Sintetizando las viejas y nuevas amenazas, podríamos resumirlas en las siguientes:

 

­ Persistencia de las condiciones de trabajo del viejo modelo tras más de 10 años de reforma. Su persistencia supone un desdoro de nuestro sistema sanitario, una afrenta para la población y un insulto para el médico.

­ La extraordinaria carga burocrática que envuelve el hecho asistencial (modelo de receta, partes de confirmación, etc.) y que denigra el quehacer cotidiano del médico de familia. En los próximos años, todos los esfuerzos para desterrar esta lacra serán pocos. La inexistencia generalizada de la cartilla sanitaria individual, la insuficiente informatización de las consultas, agravan la situación.

­ La escasa autonomía profesional que el sistema permite al auténtico gestor, es decir, el médico asistencial; el inmodificable mundo de los canales de comunicación, la pléyade de innecesarios burócratas.

­ Los insuficientes incentivos para la buena praxis o para ampliar la oferta de servicios. Asumir nuevas actividades con un sueldo fijo a fin de mes es un ejercicio de voluntarismo sobre el que no cabe imaginar que pueda edificarse ningún sistema.

­ La ausencia de formación en medicina de familia en el pregrado.

 

En este contexto, las fuentes de conflicto reseñadas al principio del artículo adquieren otra dimensión, a mi juicio más pequeña. La titulación no puede desunirnos, el acceso al título sólo nos exige un mínimo esfuerzo para el consenso y en cuanto a los baremos, unos debemos entender que tres años no capacitan para toda una vida laboral, y los otros deben admitir el mérito y el esfuerzo del acceso a esa formación, así como sus excelentes resultados formativos.

Lo que sí está claro es que el acuerdo es una necesidad de primer orden, la más importante, la más perentoria; vaya a ser que mientras discutimos si se trata de galgos o podencos nos quedemos todos relegados de nuevo a atender patología banal y a extender partes de confirmación, vaya a ser que nuestros futuros colegas nos acusen de haberles legado una desdibujada y poco atractiva imagen del médico de familia y de su entorno de trabajo.

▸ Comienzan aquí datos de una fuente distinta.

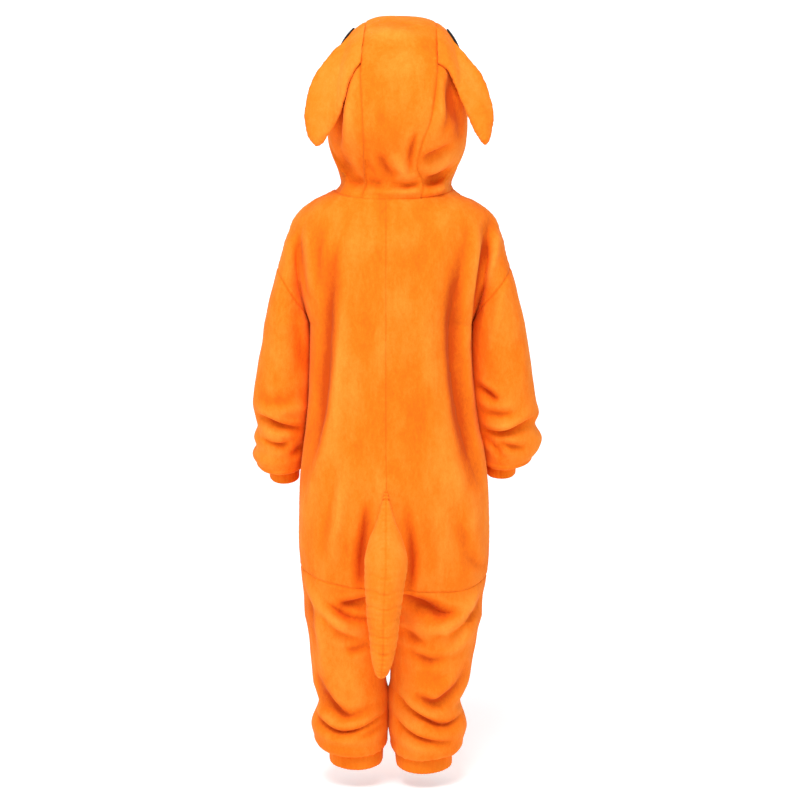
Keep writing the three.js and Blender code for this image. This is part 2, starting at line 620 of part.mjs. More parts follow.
function makeHoodSide(side) {
  const seam = range(ROWS.strip).slice(1).map((j) => (
    hoodPoint(stripPlace(j), rowAt(HOOD_PROFILE, stripPlace(j))[sideName(side)])
  ));
  const face = FACE_EDGE.map((row) => [HOOD.x + side * row.x, row.y, row.z]);
  const neck = neckSpans.slice(STRIP_COLUMNS, THROAT_COLUMN + 1).map((span) => neckPoint(side, span));
  const edge = [neck[0], ...seam, ...face, ...neck.slice(1).reverse(), neck[0]];
  const rows = SIDE_RINGS.map((share) => edge.map((p) => sidePoint(side, p, share)));
  cloth(`hood_${sideName(side)}`, FLEECE, [{ rows, flip: side > 0 }]);
}

// Depth of the back of the hood at x and z, or Infinity past its outline
function hoodBackY(x, z) {
  const reach = Math.abs(x - HOOD.x) / HOOD.halfWidth;
  const crown = HOOD_PROFILE.findIndex((row) => row.z === 280);
  if (reach >= 1 || hoodPoint(crown, x)[2] <= z) return Infinity;
  let [low, high] = [0, crown];
  for (let step = 0; step < 30; step += 1) {
    const middle = (low + high) / 2;
    if (hoodPoint(middle, x)[2] < z) low = middle;
    else high = middle;
  }
  return hoodPoint(low, x)[1];
}

// Ears: two crowned halves that meet at the edge seam, hanging close behind the hood
function makeEar(side) {
  const rows = EARS[sideName(side)];
  for (const face of ['back', 'front']) {
    const away = face === 'back' ? -1 : 1;
    const grid = (filled) => rows.map((row, j) => range(EAR.across).map((i) => {
      const s = i / EAR.across;
      const clearance = j === 0 ? EAR.rootClearance : EAR.clearance;
      const crown = row.half * Math.max(1 - (2 * s - 1) ** 2, 0) ** 0.55;
      const x = lerp(row.outerX, row.innerX, s);
      const z = lerp(row.outerZ, row.innerZ, s);
      const limit = hoodBackY(x, z) - crown - EAR.seam - SEAM_GAP - clearance;
      const y = Math.min(lerp(row.outerY, row.innerY, s), limit);
      return [x, y + away * (SEAM_GAP / 2 + (filled ? EAR.seam + crown : 0)), z];
    }));
    slab(`ear_${sideName(side)}_${face}`, FLEECE, grid(true), grid(false), (away < 0) === (side < 0));
  }
}

// A small surface's direction out, from its neighbours
function outward(surface, a, b, stepA, stepB, away) {
  const along = minus(surface(a + stepA, b), surface(a - stepA, b));
  const over = minus(surface(a, b + stepB), surface(a, b - stepB));
  const normal = unit(cross(along, over));
  return dot(normal, away(surface(a, b))) < 0 ? normal.map((value) => -value) : normal;
}

// Eyes: felt ovals laid on the side panels, near the crown
function makeEye(side) {
  const away = (p) => minus(p, [HOOD.x, HOOD.y, HOOD.z]);
  const cells = range(6).map((i) => i / 3 - 1);
  const grid = (lift) => cells.map((v) => cells.map((u) => {
    const place = EYE.along + EYE.alongHalf * v * Math.sqrt(1 - u * u / 2);
    const x = HOOD.x + side * (EYE.across[sideName(side)] + EYE.acrossHalf * u * Math.sqrt(1 - v * v / 2));
    return plus(hoodPoint(place, x), outward(hoodPoint, place, x, 0.05, 1, away), lift);
  }));
  const { lift, thick } = EYE_PATCH;
  slab(`eye_${sideName(side)}`, FELT, grid(lift + thick), grid(lift), side < 0);
}

// Tail: two halves that meet at the centre seam, clear of the seat behind them
function seatBackY(x, z) {
  const side = Math.sign(x - trunkOval(1, z).mid) || 1;
  const oval = trunkOval(side, z);
  const reach = Math.abs(x - oval.mid) / Math.abs(oval.edge - oval.mid) / (1 + SQUARENESS);
  return trunkPoint(side, THREE.MathUtils.radToDeg(Math.asin(reach)), z)[1];
}

function makeTail(side) {
  const around = range(TAIL_ACROSS).map((i) => (180 * i) / TAIL_ACROSS);
  const grid = (filled) => TAIL.map((row) => around.map((angle) => {
    const a = rad(angle);
    const x = row.mid + side * (TAIL_SEAM + Math.max(row.half - TAIL_SEAM, 0) * Math.sin(a));
    const seat = row.z > CROTCH_Z ? seatBackY(row.mid, row.z) - TAIL_CLEARANCE : Infinity;
    const front = Math.min(row.front, seat);
    const y = (row.back + front) / 2 - ((front - row.back) / 2) * Math.cos(a);
    return [filled ? x : row.mid + side * (SEAM_GAP / 2), y, row.z];
  }));
  slab(`tail_${sideName(side)}`, FLEECE, grid(true), grid(false), side > 0);
}

// Front strip and buttons: laid on the fronts over the centre seam
function frontPoint(x, z) {
  const side = Math.sign(x - trunkOval(1, z).mid) || 1;
  const at = (back) => (z >= ARMPIT_Z ? upperPoint(side, 3 - back, z) : trunkPoint(side, 180 - 90 * back, z));
  let [low, high] = [0, 0.5];
  for (let step = 0; step < 30; step += 1) {
    const middle = (low + high) / 2;
    if (side * (at(middle)[0] - x) < 0) low = middle;
    else high = middle;
  }
  return at(low);
}

const forward = () => [0, 1, 0];

function makeFrontStrip() {
  const across = range(4).map((i) => STRIP.halfWidth * (i / 2 - 1));
  const down = range(STRIP_ROWS).map((j) => lerp(STRIP.top, STRIP.bottom, j / STRIP_ROWS));
  const grid = (lift) => down.map((z) => across.map((dx) => {
    const x = trunkOval(1, z).mid + dx;
    return plus(frontPoint(x, z), outward(frontPoint, x, z, 2, 2, forward), lift);
  }));
  slab('front_strip', FLEECE, grid(LAID_GAP + STRIP.thick), grid(LAID_GAP), false);
}

function makeButton(number) {
  const z = BUTTONS.first + BUTTONS.step * (number - 1);
  const x = trunkOval(1, z).mid;
  const out = outward(frontPoint, x, z, 2, 2, forward);
  const { radius, thick, rise } = BUTTONS;
  const profile = [[0, 0], [radius, 0], [radius, thick - 1], [radius - 1, thick], [radius - 3, thick],
    [radius - 4, thick - 1], [0, thick - 1]];
  const geometry = new THREE.LatheGeometry(profile.map(([r, h]) => new THREE.Vector2(r, h)), 14);
  const mesh = new THREE.Mesh(geometry, new THREE.MeshStandardMaterial(BUTTON));
  mesh.name = `button_${number}`;
  mesh.quaternion.setFromUnitVectors(new THREE.Vector3(0, 1, 0), new THREE.Vector3(...out));
  mesh.position.set(...plus(frontPoint(x, z), out, LAID_GAP + STRIP.thick + rise));
  group.add(mesh);
}

for (const side of [-1, 1]) {
  makeBody(side);
  makeSleeve(side);
  makeLeg(side);
  makeHoodSide(side);
}
makeHoodStrip();
sewAll();
for (const side of [-1, 1]) {
  makeEar(side);
  makeEye(side);
  makeTail(side);
}
makeFrontStrip();
for (let number = 1; number <= BUTTONS.count; number += 1) makeButton(number);

export default group;
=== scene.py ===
import math

import bpy
import numpy as np
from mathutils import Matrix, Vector


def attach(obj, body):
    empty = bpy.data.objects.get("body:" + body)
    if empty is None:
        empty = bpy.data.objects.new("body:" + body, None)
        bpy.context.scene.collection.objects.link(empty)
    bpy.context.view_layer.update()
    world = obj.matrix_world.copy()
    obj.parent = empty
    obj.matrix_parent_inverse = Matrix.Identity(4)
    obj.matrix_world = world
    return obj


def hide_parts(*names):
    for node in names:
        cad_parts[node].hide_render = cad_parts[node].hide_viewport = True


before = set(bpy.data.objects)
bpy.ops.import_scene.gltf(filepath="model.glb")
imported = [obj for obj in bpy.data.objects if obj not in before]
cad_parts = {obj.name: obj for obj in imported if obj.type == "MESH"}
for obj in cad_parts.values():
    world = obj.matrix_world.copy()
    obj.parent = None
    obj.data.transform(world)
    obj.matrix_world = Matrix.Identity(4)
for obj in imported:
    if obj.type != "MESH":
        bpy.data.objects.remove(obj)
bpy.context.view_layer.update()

# Camera: at the eye of a person standing 3.6 m behind the garment, 1 m above the ground,
# looking a little down, with a long lens so that the sides stay nearly parallel.
CAMERA_PLACE = (0.0092, -3.600, 0.080)
CAMERA_PITCH = math.radians(6.2)
PICTURE_WIDTH_PX = 800
FOCAL_LENGTH_PX = 2323
SENSOR_MM = 36.0

camera = bpy.data.objects.new("camera", bpy.data.cameras.new("camera"))
camera.location = CAMERA_PLACE
camera.rotation_euler = (math.pi / 2 - CAMERA_PITCH, 0, 0)
camera.data.sensor_width = SENSOR_MM
camera.data.lens = FOCAL_LENGTH_PX * SENSOR_MM / PICTURE_WIDTH_PX
bpy.context.scene.collection.objects.link(camera)
bpy.context.scene.camera = camera

# Backs: two fleece panels from the neck to the seat seam, each with its half of the dropped
# shoulder. They are cut from short-pile polyester fleece about 3 mm thick and sewn inside out
# at the centre back, the shoulders and the sides, so that every seam lies in a shallow groove.
WALL_MM = 3.0
ARMPIT_Z = -190.0
ARMHOLE_TOP_Z = -104.0
ARMHOLE_RISE = 0.42
SHOULDER_TOP_Z = -14.0
SEAT_Z = -594.0
SEAT_RISE = {-1: (24.0, 0.0), 1: (10.0, -9.0)}
CREASE_ANGLE = math.radians(58)
SQUARENESS = 0.1
NECK_Z = {"back": 3.0, "side": 16.0, "throat": -16.0}
ARM_HALF_DEPTH = 52.0
PARTING_POWER = 1.4

# Height, left and right edge of the shoulders, down to the armpits
SHOULDERS = np.array([
    (16, -92, 92), (7, -108, 105), (0, -122, 120), (-8, -134, 133), (-16, -144, 145),
    (-31, -156, 158), (-47, -162, 164), (-62, -169, 170), (-93, -178, 178), (-124, -186, 188),
    (-155, -194, 195), (-190, -201, 203)], float)

# Height, middle, left and right edge, back and front face and the depth where it is widest
TRUNK = np.array([
    (20, -12, -96, 96, -62, 54, 0), (3, -12, -116, 114, -73, 60, 2), (-16, -12, -126, 121, -83, 66, 4),
    (-60, -12, -131, 122, -97, 82, 6), (-120, -12, -131, 121, -104, 92, 6),
    (-190, -12, -131, 121, -107, 97, 6), (-250, -12, -132, 122, -106, 100, 4),
    (-308, -12, -134, 127, -105, 101, 2), (-354, -12, -138, 133, -107, 102, 0),
    (-385, -12, -142, 140, -109, 102, -2), (-431, -11, -147, 146, -112, 103, -4),
    (-500, -11, -149, 149, -112, 102, -5), (-540, -10, -149, 149, -109, 100, -4),
    (-573, -10, -146, 147, -106, 98, -4), (-600, -10, -144, 143, -102, 96, -3),
    (-650, -10, -140, 138, -98, 92, -2)], float)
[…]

Consideremos la cantidad de energías, de oportunidades, que perdemos en estas disputas y que podríamos estar rentabilizando en la defensa de nuestro perfil profesional, de nuestro espacio propio. Es la parte más triste de la cuestión.

Se trata de adelantarnos inteligentemente al futuro, de legar a las futuras promociones la sensación de ir a disfrutar de un privilegio: el de ser médico de familia, un médico altamente capacitado que goza de la confianza de la población. En el plano asociativo, construyamos una sociedad científica influyente ante las autoridades sanitarias, respetada por las demás asociaciones de médicos, y orgullosa de sí misma.

Las partes negociadoras deben asumir, de entrada, algunas pérdidas. La historia nos ha enseñado que en todo proceso de acercamiento, de consenso, quedarán agrupaciones de ­llamémosle «residuales»­ grupos que se alimentan del conflicto, que se empeñan en la defensa terca del pasado. Asumámoslo de entrada y centrémonos en resolver juntos nuestros auténticos problemas. El escenario nos es común.

El, cada vez, más unido caminar de semFYC y SEMERGEN, algunas experiencias autonómicas como la de la Plataforma de Médicos de Atención Primaria de Andalucía, junto con la convivencia tranquila día a día en nuestros centros de salud, nos obligan a ser optimistas.